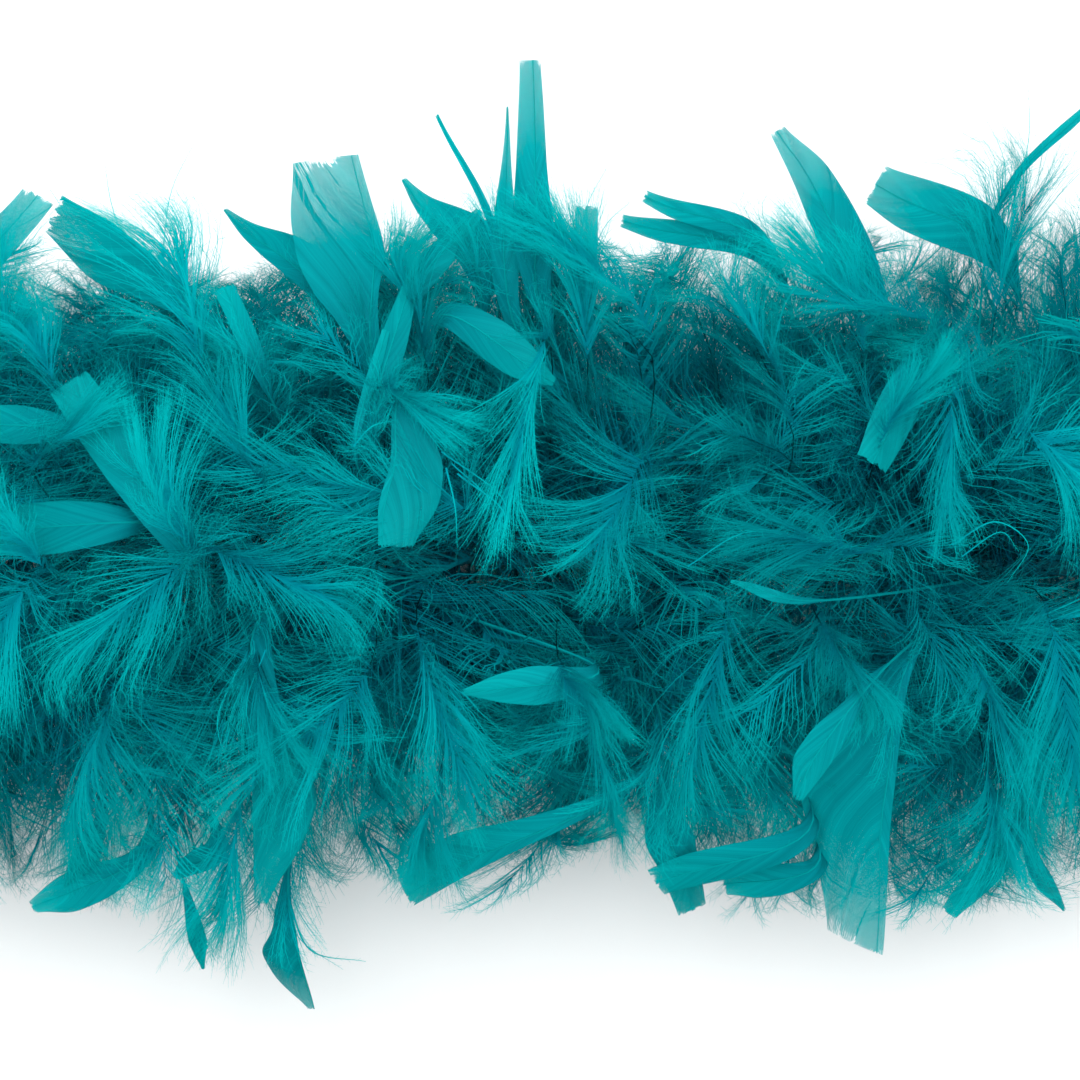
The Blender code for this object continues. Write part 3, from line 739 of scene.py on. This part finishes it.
def blade_centreline(route, station, neck, tip):
    """A blade's points from the core to the tip, and the index where the vane begins."""
    base = route.point(station)
    along = route.along(station)
    outward = neck - base
    outward = unit(outward - along * outward.dot(along))
    controls = (base + outward * BLADE_ROOT_RADIUS, base + outward * LIFT_RADIUS * 0.55, neck, tip)
    return smooth_points(controls, BLADE_ROWS), 2 * BLADE_ROWS


class Vane:
    """A feather's flat part, read by t, 0 at the neck and 1 at the tip, and by the distance across it."""

    def __init__(self, rng, points, neck_row, left, right, quill_place):
        lengths = np.concatenate(((0.0,), np.cumsum(np.linalg.norm(np.diff(points, axis=0), axis=1))))
        self.length = lengths[-1] - lengths[neck_row]
        self.t = (lengths - lengths[neck_row]) / self.length
        self.points = points
        tangent = unit(np.gradient(points, axis=0))
        across = unit(square_to(np.cross(points[-1] - points[neck_row], UP), tangent))
        normal = np.cross(across, tangent)
        roll = (rng.uniform(-0.22, 0.22) + rng.uniform(-0.3, 0.3) * np.clip(self.t, 0, 1))[:, None]
        self.across = across * np.cos(roll) + normal * np.sin(roll)
        self.normal = normal * np.cos(roll) - across * np.sin(roll)
        self.left = self.smoothed(left)
        self.right = self.smoothed(right)
        self.quill = (self.right + self.left) * quill_place - self.left
        self.quill = self.quill * np.clip((self.t + 0.1) / 0.35, 0, 1) ** 1.5
        self.cup = 0.16 / max(0.002, (max(left) + max(right)) / 2000)

    def smoothed(self, reaches):
        """The vane's reach in metres at each of its points, from the table's millimetres."""
        places = np.linspace(-0.6, 1.3, 96)
        knots = (-0.45, -0.2, 0.0, 0.25, 0.5, 0.75, 1.0, 1.3)
        values = metres((0.2, 0.3 * reaches[0], 0.6 * reaches[0], *reaches, reaches[-1]))
        window = np.hanning(15)
        raw = np.pad(np.interp(places, knots, values), 6, mode="edge")
        return np.interp(self.t, places, np.convolve(raw, window[1:-1] / window.sum(), mode="valid"))

    def at(self, t, b):
        """The point at t, at distance b to the right of the line from neck to tip."""
        dip = -self.cup * (b - np.interp(t, self.t, self.quill)) ** 2
        axes = []
        for columns in zip(self.points.T, self.across.T, self.normal.T):
            spot, side, face = [np.interp(t, self.t, column) for column in columns]
            axes.append(spot + side * b + face * dip)
        return np.stack(axes, axis=-1)

    def barb(self, first, sweep, edge, cut):
        """A barb's points from the quill to the edge, cut where the vane ends."""
        last = np.clip((cut - first) / np.maximum(sweep, 1e-6), 0, 1) ** 0.8
        q = last[:, None] * np.linspace(0, 1, VANE_BARB_STEPS + 1)[None, :]
        t = first[:, None] + sweep[:, None] * q ** 1.25
        quill = np.interp(t, self.t, self.quill)
        return t, quill + (np.interp(t, self.t, edge) - quill) * q


def frayed(rng, count, clump, rough):
    """Uneven lengths in which neighbours go together."""
    knots = rng.normal(0, 1, max(3, count // clump + 2))
    wave = np.interp(np.arange(count) / clump, np.arange(len(knots)), knots)
    return rough * (wave + 0.5 * rng.normal(0, 1, count))


def vane(batch, rng, shape, pale):
    """The barbs of a vane, side by side. Towards the tip they thin out, and they part at a split or two."""
    for edge in (-shape.left, shape.right):
        reach = np.abs(edge - shape.quill)[shape.t > 0].max()
        if reach < 0.0004:
            continue
        slope = math.radians(24 if reach > 0.006 else 17)
        n = max(14, int(shape.length * 1.4 / VANE_BARB_SPACING))
        first = np.linspace(-0.42, 0.995, n + 1)
        cut = 1 + frayed(rng, n + 1, 9, 0.008 + 0.014 * pale)
        sweep = np.full(n + 1, min(0.75, reach / math.tan(slope) / shape.length))
        for split in rng.uniform(0.0, 0.8, rng.integers(1, 4)):
            sweep *= np.where(first > split, rng.uniform(0.86, 0.97), 1.0)
        low_t, low_b = shape.barb(first[:-1], sweep[:-1], edge, cut[:-1])
        high_t, high_b = shape.barb(first[1:], sweep[:-1], edge, cut[:-1])
        thinned = pale * 0.24 * np.clip((low_t - 0.5) / 0.5, 0, 1)
        closed = 1.03 - thinned - 0.04 * np.linspace(0, 1, VANE_BARB_STEPS + 1) ** 3
        upper = shape.at(low_t + (high_t - low_t) * closed, low_b + (high_b - low_b) * closed)
        grain = np.interp(np.arange(n) / 5, np.arange(n // 5 + 2), rng.normal(0, 1, n // 5 + 2))
        tone = 15 + 3.0 * grain + 2.5 * rng.normal(0, 1, n) + rng.normal(0, 2)
        column = np.clip(tone, 0, SHADE_COLUMNS - 1).astype(int)
        v = np.clip(np.stack((low_t, high_t), axis=2) * 0.7 + 0.25, 0.01, 0.99)
        batch.add_strips(np.stack((shape.at(low_t, low_b), upper), axis=2), column, v)


def blade_feather(batch, rng, route, station, neck, tip, reaches, quill_place=0.5, pale=0.12):
    """A vane with its quill. The reaches are one row for both sides, or one for each, the left one first."""
    points, neck_row = blade_centreline(route, station, neck, tip)
    shape = Vane(rng, points, neck_row, reaches[0], reaches[-1], quill_place)
    vane(batch, rng, shape, pale)
    quill = shape.at(shape.t, shape.quill)[None, ::4]
    radius = np.linspace(*BLADE_QUILL_RADII, quill.shape[1])
    slim_tubes(batch, quill, radius, 5, UP + np.array((0.01, 0.02, 0)), BLADE_QUILL_COLUMN, False)


def make_blades(route, materials):
    for number, (name, station, *shape) in enumerate(BLADES):
        rng = np.random.default_rng(500 + number)
        batch = Batch()
        pale = PALE_ENDS.get(name, 0.15)
        feathers = [(shape, QUILL_PLACES.get(name, 0.5))]
        feathers += [(other, 0.5) for host, *other in COMPANIONS if host == name]
        for (neck, tip, *reaches), quill_place in feathers:
            ends = (metres(neck), metres(tip))
            blade_feather(batch, rng, route, station / 1000, *ends, reaches, quill_place, pale)
        piece = batch.build(name + "_feather", materials, "blade")
        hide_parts(name)
        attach(piece, body_at(station / 1000))


def make_hidden_blades(route, materials):
    """Blades on the runs and bends away from the middle."""
    for number, (node_name, start, end) in enumerate(whorl_stretches()):
        if near_photo(start, end):
            continue
        rng = np.random.default_rng(900 + number)
        batch = Batch()
        for station in np.linspace(start, end, 9)[1:-1] + rng.uniform(-0.004, 0.004, 7):
            centre, along, across = route.frames(station)
            outward, onward = round_core(across, rng.uniform(-0.25, math.pi + 0.25))
            lean = along * rng.uniform(-1, 1) + onward * rng.uniform(-1, 1)
            neck = centre + outward * rng.uniform(0.062, 0.070)
            tip = neck + unit(lean + outward * 0.35) * rng.uniform(0.022, 0.040)
            tip[2] = min(tip[2], BLADE_TOP)
            width = rng.uniform(3.0, 7.0)
            ends = rng.choice((0.1, 0.6, 0.9))
            reaches = (width * 0.7, width, width * (0.8 + 0.1 * ends), width * ends)
            blade_feather(batch, rng, route, station, neck, tip, (reaches,))
        piece = batch.build(node_name.replace("down_whorl", "blades"), materials, "blade")
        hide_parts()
        cross_joint(piece, route, start, end)


# ---------------------------------------------------------------- the core and its ends

PLY_RADIUS = 0.00102
PLY_PITCH = 0.009
PLY_STEP = 0.0018
PATH_STEP = 0.012
CORE_BEND_REACH = 0.02
BINDING_START = 0.8886
BINDING_WIDTH = 0.0108
BINDING_TURNS = 22
BINDING_RADIUS = 0.0027
THREAD_RADIUS = 0.00032
KNOT_OFFSET = 0.0043
KNOT_TUBE_RADIUS = 0.0014


def add_ply(batch, route, start, end, phase):
    """One ply of the core, a helix round its centreline."""
    station = np.linspace(start, end, max(8, int((end - start) / PLY_STEP)))
    centre, _, across = route.frames(station)
    outward, _ = round_core(across, (2 * math.pi * station / PLY_PITCH + phase)[:, None])
    middle = centre + outward * PLY_RADIUS
    tangent = unit(np.gradient(middle, axis=0))
    side = unit(square_to(outward, tangent))
    round_tube(batch, middle, side, np.cross(tangent, side), PLY_RADIUS, 8)


def core_piece(name, route, start, end, materials, nodes, joint):
    batch = Batch()
    for ply in range(3):
        add_ply(batch, route, start, end, 2 * math.pi * ply / 3)
    piece = batch.build(name, materials, "core_cord")
    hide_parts(*nodes)
    bend_across(piece, route, joint, CORE_BEND_REACH)
    path = [tuple(p) for p in route.point(np.linspace(start, end, max(16, int((end - start) / PATH_STEP))))]
    if joint < 0:
        path = path[::-1]


def make_core(route, materials):
    bend_middle = (BEND_START + BEND_END) / 2
    run_middle = (BEND_END + TAIL_START) / 2
    middle_node = ("core_cord_middle",)
    core_piece("core_right_1", route, 0.0, bend_middle, materials, middle_node, BEND_START)
    core_piece("core_left_1", route, -bend_middle, 0.0, materials, (), -BEND_START)
    for side, sign in (("right", 1), ("left", -1)):
        for number, near, far, joint, stretches, far_end in (
                (2, bend_middle, run_middle, BEND_END, ("bend",), "object"),
                (3, run_middle, BOA_LENGTH / 2, TAIL_START, ("run", "tail"), "knot")):
            start, end = sorted((sign * near, sign * far))
            nodes = [f"core_cord_{side}_{stretch}" for stretch in stretches]
            core_piece(f"core_{side}_{number}", route, start, end, materials, nodes, sign * joint)


def wound_binding(route, side, sign, materials):
    """Thread wound round the core in close turns."""
    batch = Batch()
    count = BINDING_TURNS * 14
    centre, _, across = route.frames(sign * (BINDING_START + np.linspace(0, BINDING_WIDTH, count)))
    outward, _ = round_core(across, np.linspace(0, BINDING_TURNS * 2 * math.pi, count)[:, None])
    middle = centre + outward * BINDING_RADIUS
    tangent = unit(np.gradient(middle, axis=0))
    round_tube(batch, middle, outward, np.cross(tangent, outward), THREAD_RADIUS, 6)
    piece = batch.build(f"{side}_thread_binding", materials, "binding_thread")
    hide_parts(f"{side}_end_whipping")
    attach(piece, f"{side}_tail")


def overhand_knot(route, side, sign, materials):
    """The core's own end, tied in a tight overhand knot."""
    batch = Batch()
    centre, along, across = route.frames(sign * (BOA_LENGTH / 2 + KNOT_OFFSET))
    along = along * sign
    t = np.linspace(0, 2 * math.pi, 90)[:, None]
    x = np.sin(t) + 2 * np.sin(2 * t)
    y = np.cos(t) - 2 * np.cos(2 * t)
    z = -np.sin(3 * t)
    middle = centre + (across * x + UP * y) * 0.00098 + along * z * 0.0016
    tangent = unit(np.gradient(middle, axis=0))
    outward = unit(square_to(middle - centre, along))
    side_way = unit(square_to(outward, tangent))
    round_tube(batch, middle, side_way, np.cross(tangent, side_way), KNOT_TUBE_RADIUS, 10)
    piece = batch.build(f"{side}_knot", materials, "core_cord")
    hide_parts(f"{side}_end_knot")
    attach(piece, f"{side}_tail")


# ---------------------------------------------------------------- the studio

def area_light(name, energy, size, location):
    light = bpy.data.lights.new(name, "AREA")
    light.energy = energy
    light.size = size
    lamp = bpy.data.objects.new(name, light)
    lamp.location = location
    bpy.context.scene.collection.objects.link(lamp)
    return lamp


def make_studio():
    bpy.ops.mesh.primitive_plane_add(size=8.0, location=(0, 0, 0))
    floor = bpy.context.object
    floor.name = "studio_floor"
    material, tree = new_material("pale_floor")
    shader = node(tree, "ShaderNodeBsdfPrincipled", Base_Color=(0.95, 0.95, 0.95, 1.0), Roughness=0.9,
                  Specular_IOR_Level=0.1)
    node(tree, "ShaderNodeOutputMaterial", Surface=shader.outputs[0])
    floor.data.materials.append(material)

    world = bpy.data.worlds.new("soft_white")
    world.use_nodes = True
    background = world.node_tree.nodes["Background"]
    background.inputs["Color"].default_value = (1.0, 1.0, 1.0, 1.0)
    background.inputs["Strength"].default_value = 1.1
    bpy.context.scene.world = world

    key = area_light("key", 16.0, 1.0, (-0.15, 0.55, 1.4))
    key.rotation_euler = (Vector((0, 0, 0.05)) - key.location).to_track_quat("-Z", "Y").to_euler()
    area_light("fill", 6.0, 0.6, (0.05, 0.1, 1.45))

    lens = bpy.data.cameras.new("camera")
    lens.lens = 100.0
    lens.sensor_width = 36.0
    camera = bpy.data.objects.new("camera", lens)
    camera.location = (0, 0.0044, 0.747)
    bpy.context.scene.collection.objects.link(camera)
    bpy.context.scene.camera = camera
    bpy.context.scene.view_settings.view_transform = "Standard"


def main():
    route = Route()
    make_studio()
    materials = make_materials()
    make_core(route, materials)
    make_down(route, materials)
    make_blades(route, materials)
    make_hidden_blades(route, materials)
    for side, sign in (("right", 1), ("left", -1)):
        wound_binding(route, side, sign, materials)
        overhand_knot(route, side, sign, materials)


main()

________________________

EXERCISE DETAILS: Set down, exactly as written, each line of the data from its opening line through the one containing "flat part, read". Output nothing more.

WORKED ANSWER:
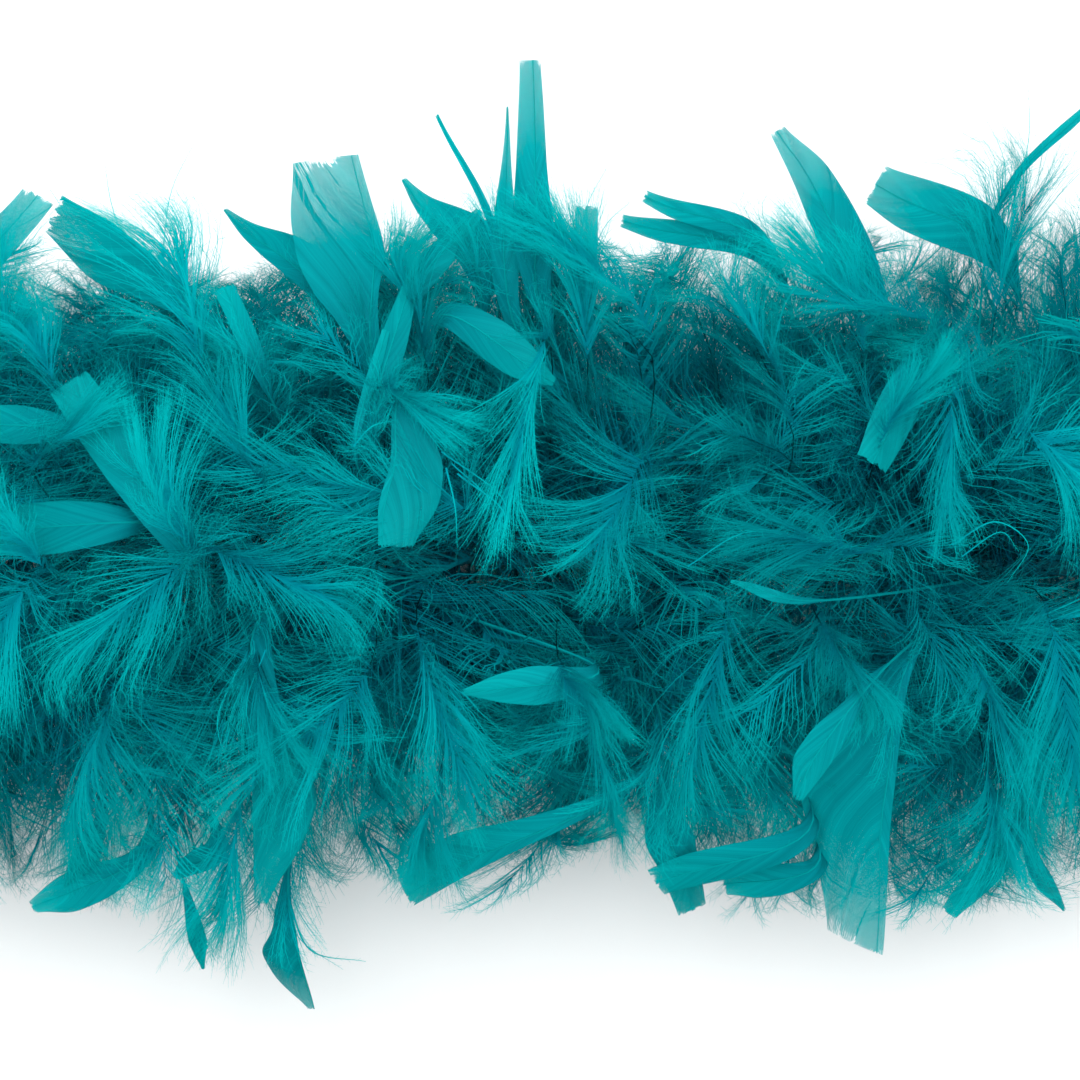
The Blender code for this object continues. Write part 3, from line 739 of scene.py on. This part finishes it.
def blade_centreline(route, station, neck, tip):
    """A blade's points from the core to the tip, and the index where the vane begins."""
    base = route.point(station)
    along = route.along(station)
    outward = neck - base
    outward = unit(outward - along * outward.dot(along))
    controls = (base + outward * BLADE_ROOT_RADIUS, base + outward * LIFT_RADIUS * 0.55, neck, tip)
    return smooth_points(controls, BLADE_ROWS), 2 * BLADE_ROWS


class Vane:
    """A feather's flat part, read by t, 0 at the neck and 1 at the tip, and by the distance across it."""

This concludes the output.